Les Innus de Pessamit dénoncent l’absence d’adoption de mesures concrètes de protection du caribou pendant la COP15, alors que Québec et Ottawa y ont réitéré leur intention de créer de nouvelles aires protégées. « L’heure n’est plus aux paroles, mais à l’action », a déclaré à La Presse Jérôme Bacon-St-Onge, vice-chef du Conseil des Innus de Pessamit, de passage à la conférence. « On demande l’inscription immédiate de l’aire protégée Pipmuakan », proposée par sa communauté pour préserver la harde de caribous qui vit sur son territoire. « Ça ne va jamais assez vite pour moi non plus », a déclaré le ministre Steven Guilbeault, faisant cependant valoir que l’entente conclue entre Ottawa et Québec a amené le gouvernement Legault à reconnaître « pour la première fois qu’il faut protéger au moins 65 % de l’habitat du caribou [et à] négocier une entente avec les peuples autochtones » afin de présenter une stratégie de rétablissement du caribou d’ici juin 2023.

Guilbeault assure que le monarque sera protégé

Questionné pour savoir pourquoi Ottawa avait rejeté une pétition demandant la création d’un parc urbain sur le territoire du Technoparc, à Montréal, le ministre Steven Guilbeault a répondu mercredi qu’il « est de bonne guerre pour un parti de l’opposition de lancer une pétition, et de dire au gouvernement : si vous n’êtes pas d’accord avec une pétition, vous n’êtes pas d’accord avec le projet ». « Ce n’est évidemment pas le cas.

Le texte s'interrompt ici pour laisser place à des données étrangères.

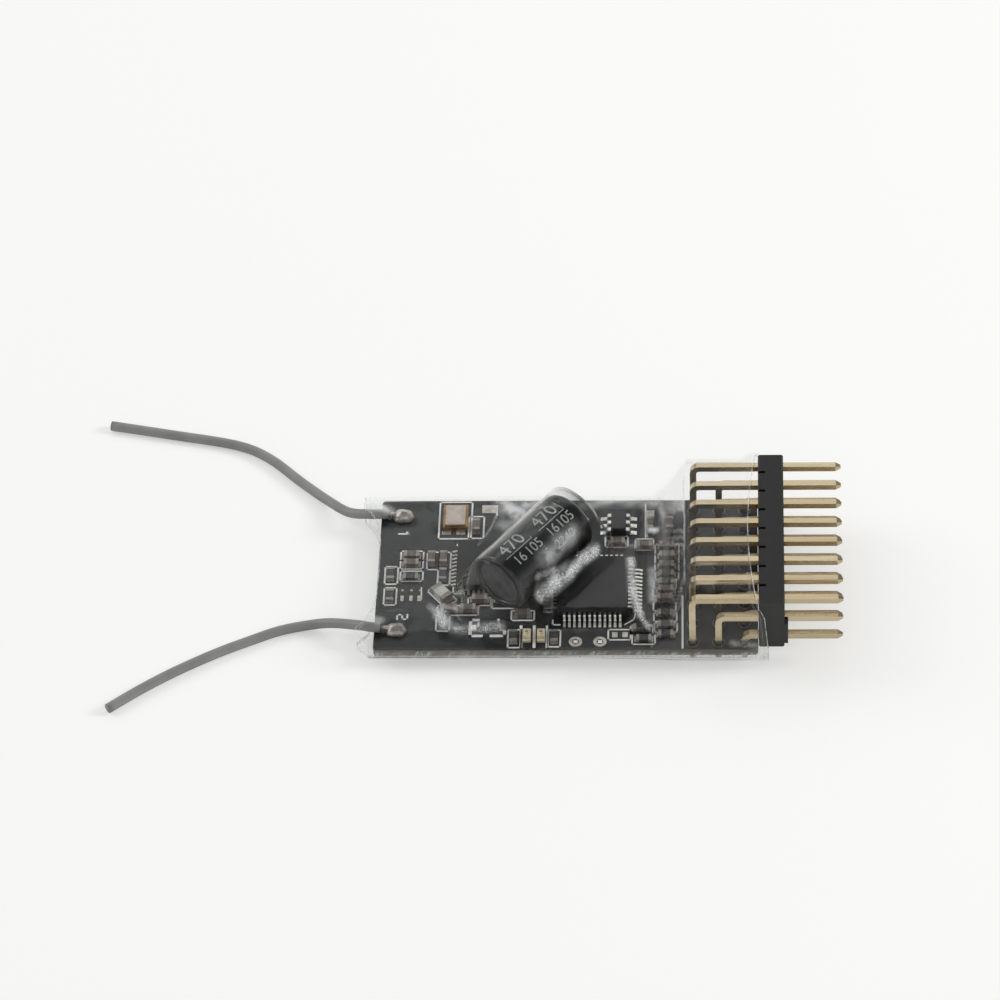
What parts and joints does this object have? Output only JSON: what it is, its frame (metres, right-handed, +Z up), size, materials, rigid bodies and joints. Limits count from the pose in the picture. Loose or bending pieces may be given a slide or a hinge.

Nous travaillons activement avec Aéroports de Montréal (ADM), avec les groupes locaux, avec la Ville. Et nous allons lancer des consultations pour inscrire le papillon monarque sur la liste des espèces en péril, ce qui va nous donner des pouvoirs supplémentaires pour protéger l’habitat du papillon sur toutes les terres fédérales, incluant les terres sous l’administration d’ADM », a-t-il assuré.